At the beginning of a new school year, I am pleased that so many students across Wealden will be returning to school having achieved fantastic results in their GCSE exams.
This provides a strong foundation for continued study and I hope students, teachers and support staff will take pride in their hard work having paid off on results day.
This September, many others will be moving on to further education, following their A-Levels. I would like to congratulate everyone taking this exciting and nervewracking step, which is the culmination of two years of dedication.
Special congratulations must be extended to those who are the first generation in their family to go to university; I, myself, was the first woman in my family to go to university. It is vitally important that everyone, regardless of background, is able to fulfil their academic potential. Last year marked a 73 per cent increase in the number of young people from disadvantaged backgrounds going to university compared to 2006 and this figure looks set to increase this year.
Many of those who do not decide to go on to university will consider an apprenticeship and I am thrilled that over 3 million young people have taken up apprenticeships since 2010. Apprenticeships can open up a huge number of opportunities and have helped many to gain the training and experience they need for the workplace. This is reflected in the fact that the number of 18-24 year olds in employment is at a record high of 90 per cent and there are nearly 400,000 fewer young people out of work since 2010. All of this is in the context of the lowest levels of unemployment in this country since 1975.

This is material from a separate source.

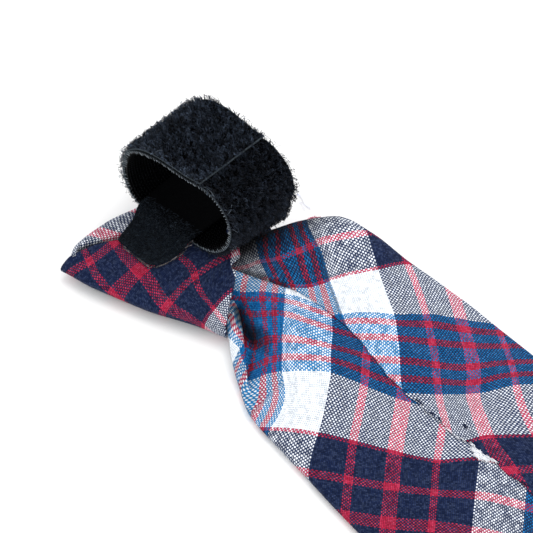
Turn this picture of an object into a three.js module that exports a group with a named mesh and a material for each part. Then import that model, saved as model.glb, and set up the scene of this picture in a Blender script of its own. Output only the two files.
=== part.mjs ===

It is vital that whatever your background and whatever your aspirations you are able to access a fulfilling career path. During my time as chair of the Apprenticeship and Diversity Champions Network, I saw first hand the positive impact that apprenticeships can have. The benefits of earning whilst you are learning, coupled with professional certification, cannot be underestimated when seeking to gain an edge in our competitive labour market, especially when competing against those with a degree but no work experience.